Highlights & Insights¶
- Decoupling long- and short-term preferences: Driving personalization is decomposed into long-term habits (user embeddings) and short-term intent (language instructions) — a design that is both concise and effective.
- Residual action design: \(a_t = a_t^{base} + a_t^\Delta\) superimposes personalization on a safe base action, mitigating the risks of fully end-to-end approaches.
- Real driver data: The PDD dataset, collected from 30 real participants driving in CARLA, exhibits greater behavioral diversity than synthetic data.

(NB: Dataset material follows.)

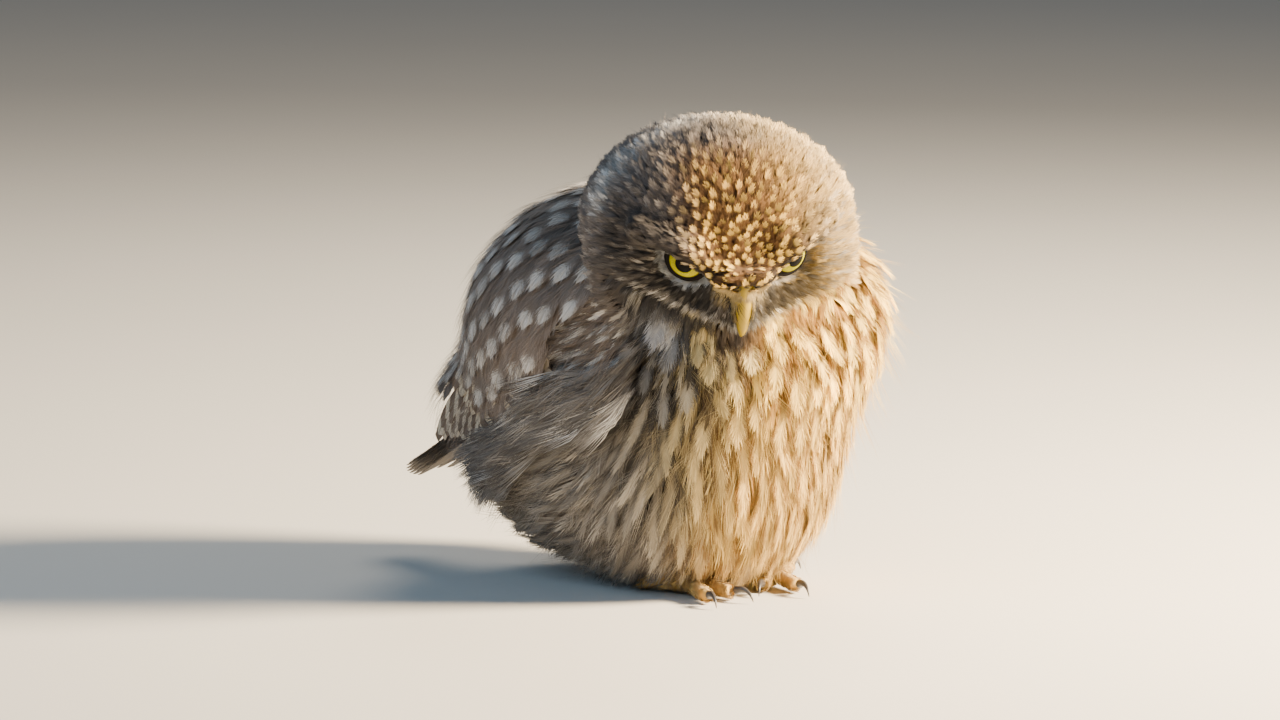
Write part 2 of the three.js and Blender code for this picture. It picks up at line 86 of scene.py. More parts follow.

- Interpretability of style-aware rewards: The mapping from language instructions to safety/efficiency/comfort weights is transparent and traceable.
- GRPO reinforcement fine-tuning: Achieves better specialization to individual styles compared to pure behavioral cloning.
Limitations & Future Work¶
- Validated in CARLA simulation only: Real-world performance is unknown, and the sim-to-real gap may be substantial.
- Limitations of profile questionnaires: Driving style may change dynamically with mood and road conditions; a static profile cannot fully capture such variations.
- Diversity of the 30-driver sample: The sample size is limited, and whether it covers the diversity of global driving cultures remains questionable.
- Safety risks in Aggressive mode: Lowering the TTC threshold in Aggressive mode may introduce safety hazards.
- Computational overhead: The real-time feasibility of VLA + GRPO + user embedding inference is not adequately discussed.
Related Work & Insights¶
- SimLingo: Serves as the VLA backbone, providing foundational language-vision-action capabilities.
- Talk2Drive: A pioneer in language-driven personalization, but validated only in simple scenarios.
- MAVERIC: Learns a latent space for diverse socially-aware driving behaviors.
- StyleDrive: A comparison method that injects fixed style conditions into the policy.
- Insight: The paradigm of preference alignment combined with reinforcement fine-tuning may be applicable to other embodied AI tasks requiring personalization, such as robotic manipulation.
Rating¶
- Novelty: ⭐⭐⭐⭐ — The long/short-term preference decoupling and GRPO + residual design are creative, though the overall approach is not a fundamental breakthrough.
- Experimental Thoroughness: ⭐⭐⭐⭐ — Closed-loop evaluation plus user study, but limited to CARLA simulation.
- Writing Quality: ⭐⭐⭐⭐ — Clear structure and well-designed experiments, though notation is dense.
- Value: ⭐⭐⭐⭐ — Personalized driving addresses a genuine practical need, and the PDD dataset has potential for reuse.